Test script. Select objects of interest and enter edit mode (2.8+). Select 3 verts of same object and run script. Any verts in the same plane (within tolerance) are selected in other meshes.

import bpy
import bmesh

from mathutils.geometry import distance_point_to_plane as dp2p

TOL = 1e-4

context = bpy.context

ob = context.edit_object
mw = ob.matrix_world
mwi = mw.inverted()
obs = [o for o in context.selected_objects if o.type == 'MESH']
obs.remove(ob)

bm = bmesh.from_edit_mesh(ob.data)

# using face normal
'''
f = bm.faces.active
plane_no = f.normal
plane_co = f.calc_center_median()
'''
# using 3 verts from select history
v1, v2, v3 = bm.select_history[-3:]
plane_co = v1.co
plane_no = (v1.co - v2.co).cross(v3.co - v2.co).normalized()
# should assert all verts and not inline.
for o in obs:
    bm = bmesh.from_edit_mesh(o.data)
    M = mwi @ o.matrix_world
    for v in bm.verts:
        v.select_set(
                abs(dp2p(M @ v.co, plane_co, plane_no)) <= TOL              )
    bmesh.update_edit_mesh(o.data)

Answer 2

One way to do this would be via a vertex weight proximity technique.
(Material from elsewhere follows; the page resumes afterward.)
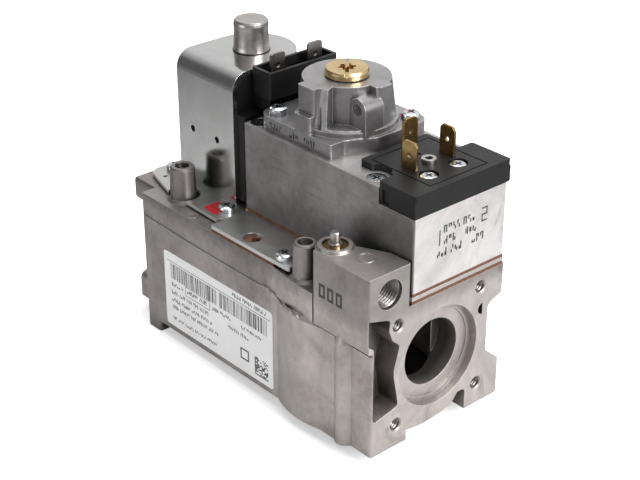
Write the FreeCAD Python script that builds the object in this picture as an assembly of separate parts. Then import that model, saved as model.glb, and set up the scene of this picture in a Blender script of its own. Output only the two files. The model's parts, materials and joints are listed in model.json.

Start by scaling plane up a billion-fold or whatever (about the median of its vertices would be fine), so that the face actually represents the plane, rather than the bounded plane (face.) Then, give the cube a new vertex group and assign all verts to it. Give the cube a vertex weight proximity modifier, targeting plane, referencing that vertex group, on geometry/face mode, with a highest of 0.0 and a lowest of 1E-31 (or whatever). Apply the modifier, then run a weight paint/clean operation if needed. Only verts that were within 1E-31 units of the plane remain assigned to that vertex group.

Clearly, with the x1 billion scale and the 1E-31 proximity modifier, this is valid only to a certain precision, but you can get any particular precision you'd like (and we're talking floating point values, so there's not really such thing as perfect precision anyways.)

I'm not sure that I understand your "even better" question, but if A, B and C are points on cube that you want to select on the basis of proximity to the triangular prism, I think you can see that you can use the same technique (obviously, don't scale the prism up a billion-fold.)

Not Python, but you indicated an openness to any technique, and of course all of the operations I mentioned should be perfectly scriptable.

Just to make sure you know, that the fact that a point exists on a plane does not mean that any faces that it is part of are co-planar with that plane. A might be on the plane while B, C and D are not.

(And if you're curious, how I'd handle the linked problem is by running a shrinkwrap->outside followed a vertex weight prox. I don't think it's the kind of answer the original asker was looking for, but it may be the kind of answer you're looking for.)